Саурские владетели согласно кивнули. Князь Долав благодарно склонил седую голову, потом повернулся к флигель-адъютанту. Короткий обмен взглядами. Олуэн вежливо улыбнулся.
— Граф Къела, благодарю вас. У нас есть подробные донесения разведки.
"Сиди и не жужжи, друг мой! — расслышал между слов Алви. — Мы обойдемся без твоих откровений…". Все попытки графа Къела принять участие в обсуждении сражений обычно заканчивались именно этим. Даже то, что он часто гостил в замке Саур и знал его, как свой собственный, никого не интересовало. Штаб тамерской армии получал не менее подробные, но куда более свежие сведения от собственных прознатчиков из числа горожан, а роль графа Къела была определена раз и навсегда: служить ходячим символом освободительной войны.

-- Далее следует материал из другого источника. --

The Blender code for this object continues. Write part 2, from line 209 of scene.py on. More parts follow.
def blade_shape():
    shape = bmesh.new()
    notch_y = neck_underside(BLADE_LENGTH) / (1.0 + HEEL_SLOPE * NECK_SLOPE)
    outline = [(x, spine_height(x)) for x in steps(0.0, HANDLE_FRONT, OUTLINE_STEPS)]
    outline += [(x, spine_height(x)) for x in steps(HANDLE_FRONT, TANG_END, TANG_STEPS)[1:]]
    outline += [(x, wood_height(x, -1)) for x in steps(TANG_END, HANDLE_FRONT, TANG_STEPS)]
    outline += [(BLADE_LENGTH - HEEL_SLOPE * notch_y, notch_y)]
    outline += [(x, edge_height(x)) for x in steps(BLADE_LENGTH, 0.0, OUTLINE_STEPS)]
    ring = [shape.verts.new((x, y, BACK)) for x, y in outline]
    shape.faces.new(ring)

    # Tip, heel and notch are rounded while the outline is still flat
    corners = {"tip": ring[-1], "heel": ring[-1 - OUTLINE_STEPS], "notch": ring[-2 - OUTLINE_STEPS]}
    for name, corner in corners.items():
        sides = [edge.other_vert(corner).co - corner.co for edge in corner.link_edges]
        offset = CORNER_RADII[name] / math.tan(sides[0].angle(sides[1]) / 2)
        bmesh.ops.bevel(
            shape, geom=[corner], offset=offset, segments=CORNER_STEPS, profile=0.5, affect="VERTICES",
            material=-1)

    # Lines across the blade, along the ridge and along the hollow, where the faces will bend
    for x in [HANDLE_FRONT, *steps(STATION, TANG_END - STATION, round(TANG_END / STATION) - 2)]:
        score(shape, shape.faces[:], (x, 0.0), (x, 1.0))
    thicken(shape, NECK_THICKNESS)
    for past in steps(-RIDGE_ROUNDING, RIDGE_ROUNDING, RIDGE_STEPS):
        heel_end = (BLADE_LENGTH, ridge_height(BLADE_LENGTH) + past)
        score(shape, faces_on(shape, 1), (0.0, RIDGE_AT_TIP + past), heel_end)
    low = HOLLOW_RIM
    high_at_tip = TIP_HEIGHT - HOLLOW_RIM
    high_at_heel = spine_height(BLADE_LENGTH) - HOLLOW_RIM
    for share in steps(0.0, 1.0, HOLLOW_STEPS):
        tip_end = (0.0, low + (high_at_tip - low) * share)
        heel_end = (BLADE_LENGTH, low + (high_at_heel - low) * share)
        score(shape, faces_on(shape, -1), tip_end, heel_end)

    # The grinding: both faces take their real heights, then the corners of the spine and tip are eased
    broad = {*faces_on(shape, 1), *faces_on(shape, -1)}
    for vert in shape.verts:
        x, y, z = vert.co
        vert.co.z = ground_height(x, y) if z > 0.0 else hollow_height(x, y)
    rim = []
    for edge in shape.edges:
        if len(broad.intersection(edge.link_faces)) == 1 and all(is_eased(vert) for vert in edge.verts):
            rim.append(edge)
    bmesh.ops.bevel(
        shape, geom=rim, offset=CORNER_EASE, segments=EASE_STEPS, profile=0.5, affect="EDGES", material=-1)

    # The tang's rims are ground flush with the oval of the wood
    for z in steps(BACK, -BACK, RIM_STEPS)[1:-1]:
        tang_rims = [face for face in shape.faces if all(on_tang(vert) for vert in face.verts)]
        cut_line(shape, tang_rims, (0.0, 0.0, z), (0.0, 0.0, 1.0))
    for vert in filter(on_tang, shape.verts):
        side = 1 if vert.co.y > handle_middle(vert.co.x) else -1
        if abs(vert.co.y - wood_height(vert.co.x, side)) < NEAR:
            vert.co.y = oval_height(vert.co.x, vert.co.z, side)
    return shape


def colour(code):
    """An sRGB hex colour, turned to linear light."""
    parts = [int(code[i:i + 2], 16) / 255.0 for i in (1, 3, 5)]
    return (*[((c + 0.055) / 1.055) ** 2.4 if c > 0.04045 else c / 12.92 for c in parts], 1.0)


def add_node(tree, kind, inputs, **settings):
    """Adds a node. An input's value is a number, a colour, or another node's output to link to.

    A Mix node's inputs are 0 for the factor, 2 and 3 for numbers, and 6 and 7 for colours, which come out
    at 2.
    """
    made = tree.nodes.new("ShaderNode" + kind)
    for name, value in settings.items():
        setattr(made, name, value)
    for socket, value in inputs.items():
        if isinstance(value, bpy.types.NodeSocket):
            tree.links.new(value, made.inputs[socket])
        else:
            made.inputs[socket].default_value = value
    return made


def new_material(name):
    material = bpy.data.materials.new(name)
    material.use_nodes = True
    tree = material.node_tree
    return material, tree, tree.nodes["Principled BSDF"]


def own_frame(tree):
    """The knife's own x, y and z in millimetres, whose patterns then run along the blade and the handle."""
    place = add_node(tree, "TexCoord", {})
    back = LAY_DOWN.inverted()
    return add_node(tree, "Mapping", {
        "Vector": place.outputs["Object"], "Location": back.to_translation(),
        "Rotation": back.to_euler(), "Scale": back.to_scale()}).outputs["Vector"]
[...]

Отряд личной гвардии таскался за ним, охраняя графа почище святыни; ему не позволили участвовать ни в одном бою. Олуэн был флигель-адъютантом тамерского императора, его наблюдателем при штабе, но именно он с отрядом кавалерии нанес решающий удар в битве у Смофьяла. Он мог участвовать в сражении, а граф Къела вынужден был наблюдать за этим из-за Кошачьего ручья, довольствуясь редкими донесениями!

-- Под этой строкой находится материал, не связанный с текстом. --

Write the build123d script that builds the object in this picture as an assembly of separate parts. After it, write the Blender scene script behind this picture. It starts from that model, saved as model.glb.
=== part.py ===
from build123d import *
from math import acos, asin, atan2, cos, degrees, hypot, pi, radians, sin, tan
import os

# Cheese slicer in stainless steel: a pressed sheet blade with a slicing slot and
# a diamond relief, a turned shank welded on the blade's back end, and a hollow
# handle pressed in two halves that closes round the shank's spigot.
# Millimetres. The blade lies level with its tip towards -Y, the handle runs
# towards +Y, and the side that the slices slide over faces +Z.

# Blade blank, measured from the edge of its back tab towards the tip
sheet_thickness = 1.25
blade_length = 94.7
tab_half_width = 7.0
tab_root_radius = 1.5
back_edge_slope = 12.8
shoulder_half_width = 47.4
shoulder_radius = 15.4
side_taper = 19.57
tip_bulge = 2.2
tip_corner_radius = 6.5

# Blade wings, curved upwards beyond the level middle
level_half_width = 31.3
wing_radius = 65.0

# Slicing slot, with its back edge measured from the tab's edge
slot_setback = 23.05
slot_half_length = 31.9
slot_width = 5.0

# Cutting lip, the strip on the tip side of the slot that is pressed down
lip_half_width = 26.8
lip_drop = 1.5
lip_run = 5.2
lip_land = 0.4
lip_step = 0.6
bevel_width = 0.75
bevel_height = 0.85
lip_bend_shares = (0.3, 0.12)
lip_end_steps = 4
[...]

Даже когда в паре миль прошли отступающие отряды маршала Мерреса, Алви категорически запретили их преследовать, и кто — собственный вассал, назначенный капитаном личной гвардии. Назначенный, разумеется, князем Долавом. То, что Яри Льяна между приказами своего сюзерена и тамерского генерала-фельдмаршала выбрал второй, говорило о многом. Вассал был упрям и решителен в своем сопротивлении, а когда Алви попытался ему приказывать, самым нелюбезным образом втащил графа в палатку и пообещал поставить у выхода десяток гвардейцев. Тогда Алви смутился и отступил перед натиском: Льяна, который был его едва ли не втрое старше, обозвал Алви "спятившим юнцом", и пару часов граф именно так себя и чувствовал: глупым, неопытным, безрассудным мальчишкой, создающим проблемы окружающим, которые заняты делом. В отличие от Олуэна де Немира, Алви не учился в военной академии, в отличие от князя Долава — не выиграл ни одного сражения; ему полагалось сидеть молча и ждать, пока тамерские генералы и фельдмаршал выиграют за него войну. Саурским и къельским владетелям было позволено сражаться, графу Къела — нет.